Software-defined storage leaders on SDS as a differentiator
Scott Sinclairsenior analyst, Enterprise Strategy Group
Scott Sinclair, senior analyst, Enterprise Strategy Group: All storage will become software-defined, and we'll stop talking about software-defined storage. By all storage, I mean the vast majority of on-premises storage solutions have already become to some extent software-defined. I'm not just talking about the ones that are leveraging the terminology. Even the ones that show up as an array, [the vendors] have figured out that if they build the software to be more hardware agnostic, then they can spin features and capabilities faster. In 2018, saying you're software-defined isn't a differentiator, because everyone is essentially doing it. So, organizations will start talking more about what benefit they are using software-defined technology to provide. Are they delivering an unstructured, on-premises cloud in a storage environment? Are they delivering a multi-cloud data management layer that can distribute data across multiple public clouds, as well as on premises?
Eyal David, CTO, Kaminario: The storage industry will continue its trajectory away from traditional scale-up array architectures toward more flexible, software-defined architectures. In particular, we see the composable infrastructure/composable storage paradigm gaining traction as the natural evolution of scale-out storage architectures.
HCI, SDS still rely on hardware performance
Jeremy Werner, vice president of SSD marketing and product planning, Toshiba Memory America: Lower cost of flash and SSDs will enable expansion of all-flash hyper-converged infrastructure deployments.

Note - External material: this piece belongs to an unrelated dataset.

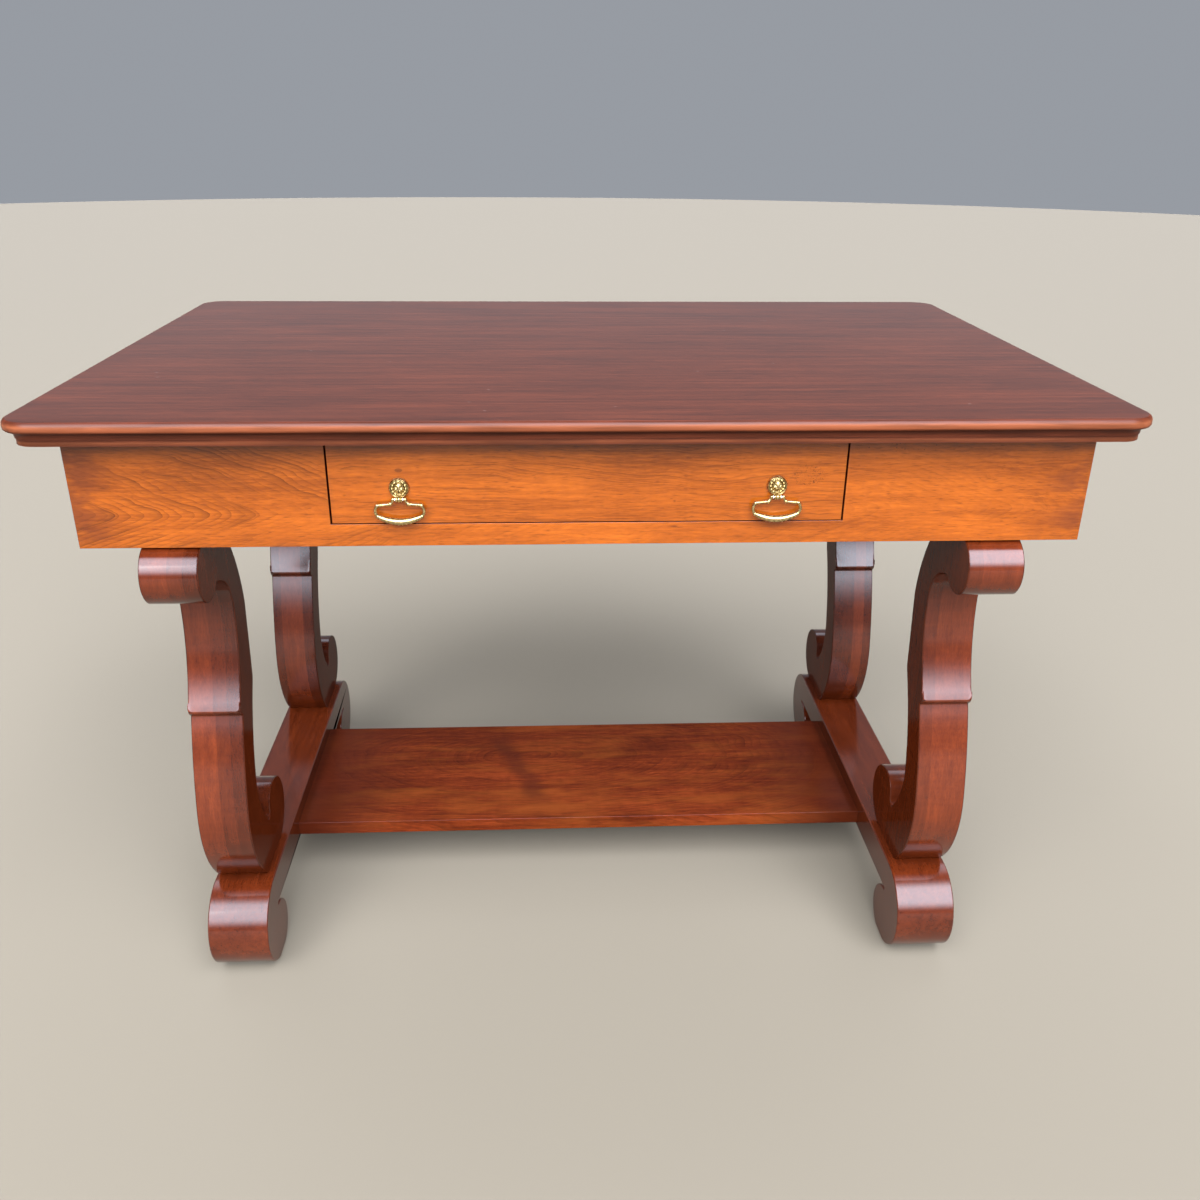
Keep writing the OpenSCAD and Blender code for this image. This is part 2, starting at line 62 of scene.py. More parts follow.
class Nodes:
    """Adds nodes to one tree and joins them as it goes."""

    def __init__(self, tree):
        self.tree = tree

    def add(self, kind, inputs=None, **settings):
        node = self.tree.nodes.new(kind)
        for name, value in settings.items():
            setattr(node, name, value)
        for key, value in (inputs or {}).items():
            socket = node.inputs[key]
            if isinstance(value, bpy.types.NodeSocket):
                self.tree.links.new(value, socket)
            else:
                socket.default_value = value
        return node

    def math(self, operation, a, b=0.0):
        return self.add("ShaderNodeMath", {0: a, 1: b}, operation=operation).outputs[0]

    def sum(self, *terms):
        total = terms[0]
        for term in terms[1:]:
            total = self.math("ADD", total, term)
        return total

    def scaled(self, value, factor, shift=0.0):
        return self.math("ADD", self.math("MULTIPLY", value, factor), shift)

    def remap(self, value, low, high, to_low=0.0, to_high=1.0):
        inputs = {0: value, 1: low, 2: high, 3: to_low, 4: to_high}
        return self.add("ShaderNodeMapRange", inputs, interpolation_type="SMOOTHSTEP").outputs[0]

    def vector(self, x, y, z):
        return self.add("ShaderNodeCombineXYZ", {0: x, 1: y, 2: z}).outputs[0]

    def drawn_out(self, place, scale):
        return self.add("ShaderNodeMapping", {"Vector": place, "Scale": scale}).outputs[0]

    def noise(self, place, scale=1.0, detail=2.0, roughness=0.5, distortion=0.0):
        inputs = {"Vector": place, "Scale": scale, "Detail": detail, "Roughness": roughness}
        inputs["Distortion"] = distortion
        return self.add("ShaderNodeTexNoise", inputs).outputs[0]

    def mix(self, share, a, b, blend="MIX"):
        node = self.add("ShaderNodeMix", {0: share, 6: a, 7: b}, data_type="RGBA", blend_type=blend)
        return node.outputs[2]

    def ramp(self, value, stops):
        node = self.add("ShaderNodeValToRGB", {0: value})
        elements = node.color_ramp.elements
        elements[0].position, elements[0].color = stops[0][0], (*stops[0][1], 1)
        elements[1].position, elements[1].color = stops[-1][0], (*stops[-1][1], 1)
        for position, colour in stops[1:-1]:
            elements.new(position).color = (*colour, 1)
        return node.outputs[0]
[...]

Combined with HCI software, it will become more economical to use flash-based hyper-converged architectures to build and expand IT systems for small and medium-sized business. OEMs like Dell and software vendors like VMware and Nutanix will capitalize on this growing opportunity.
Marc Staimer, founder, Dragon Slayer Consulting: The software that runs on the CPU is going to be the next major bottleneck to get attacked to improve performance so that you can get better results out of your storage, whether it be hyper-converged, software-defined or externally shared systems. They're all subject to the same issues, since everybody has gone to an x86 architecture.
HCI, SDS fuel rise of infrastructure generalists
Sinclair, Enterprise Strategy Group: IT organizations will shift away from individual domain expertise of storage administrators and network administrators to infrastructure generalists. IT demands are growing fast, not just because applications are demanding more data, but as we move into the digital economy, companies understand that data can be used to either generate revenue or drive business efficiencies. So, IT resources have to work directly with the line-of-business teams to better understand what they need. All these new jobs and responsibilities take people and take time. And the only way to free up time effectively is to start automating stuff. For some organizations, that's going to be public clouds. For some, it's hyper-converged. For some, it's 'build our own,' tie into orchestration layers, better use containers, and have a more agile IT environment.